Henderson took 20 players to Ruston, leaving at 4:30 a.m. the day before the game. The team stopped in St. Louis that afternoon for a practice at Washington University, then bused on to Ruston, La., arriving about 2 p.m. Friday for an 8:15 kickoff that night.

Aillet’s team, with a 41-man roster, was coming off wins over two teams they would join seven decades later in C-USA – Mississippi Southern (Southern Miss) and the Texas School of Mines (UTEP). The Bulldogs broke a scoreless tie with a third-quarter TD, then added three scores in the fourth quarter.

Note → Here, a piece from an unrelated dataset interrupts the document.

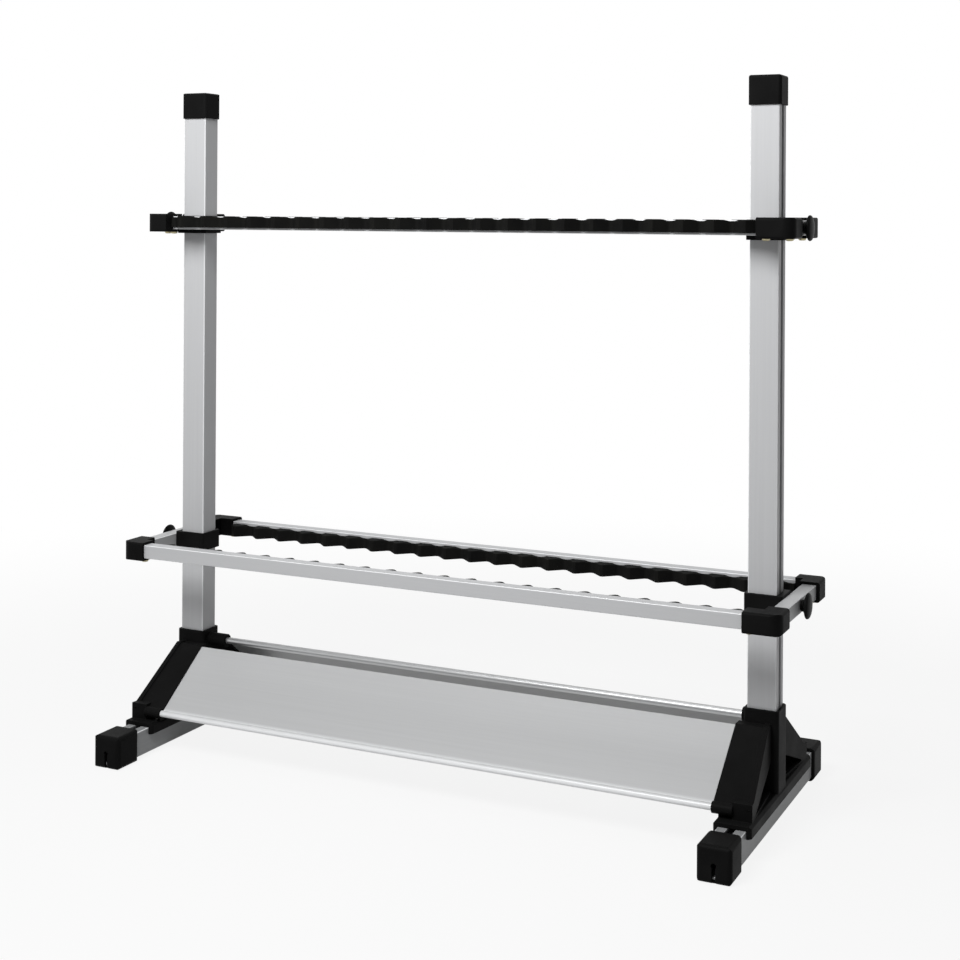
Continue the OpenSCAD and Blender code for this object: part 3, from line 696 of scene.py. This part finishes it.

Marshall lost starting linemen Charlie Snyder (the MU coach from 1959-67), Herb Hines and Omer Elam to injuries during the game.

Fullback John Talerico was called a "freshman sensation." Jack Chapman, "a sophomore thunderbolt," co-captain Paul McCuskey and Dick Damron were Marshall ball carriers.

The Herd made the long trip home, arriving at 9:25 p.m. Sunday after a Friday night game. Next up, six days later, was a visit to Fairfield Stadium by the Fort Knox Armoraiders, stocked with former college and pro players in the service during the war.

It was the only game in history between Marshall and Fort Knox – a 20-6 Armoraiders’ win.

That was then. This is now. Marshall was on the road at Western and Tech in 1942. This time, the Herd is home.

It’s taken 72 seasons to get Louisiana Tech and Marshall together again on a football field.

With a championship at stake, it’s probably been worth the wait.

# # #

Marshall’s offense is on the verge of two impressive school records entering the C-USA title game.

The 2014 Herd has posted 6,895 total offense this season, and needs 393 yards to set a school single-season record of 7,288. The 1996 NCAA Division I-AA champion Herd owns the record of 7,287 (in 15 games). The average per game record is 534.3 yards in 2012. The current average in 2014 is 574.6.

Coordinator Bill Legg’s offense has scored 560 points in 12 games. The school record of 658 (in 15 games) was set in 1996. The 1992 team is the only other Herd squad to eclipse 600 (with 604 in 15 games). Last season’s 10-4 Herd scored 590. The 560 is tied for fourth-best in school history with the ’94 I-AA runner-up, which finished 12-2.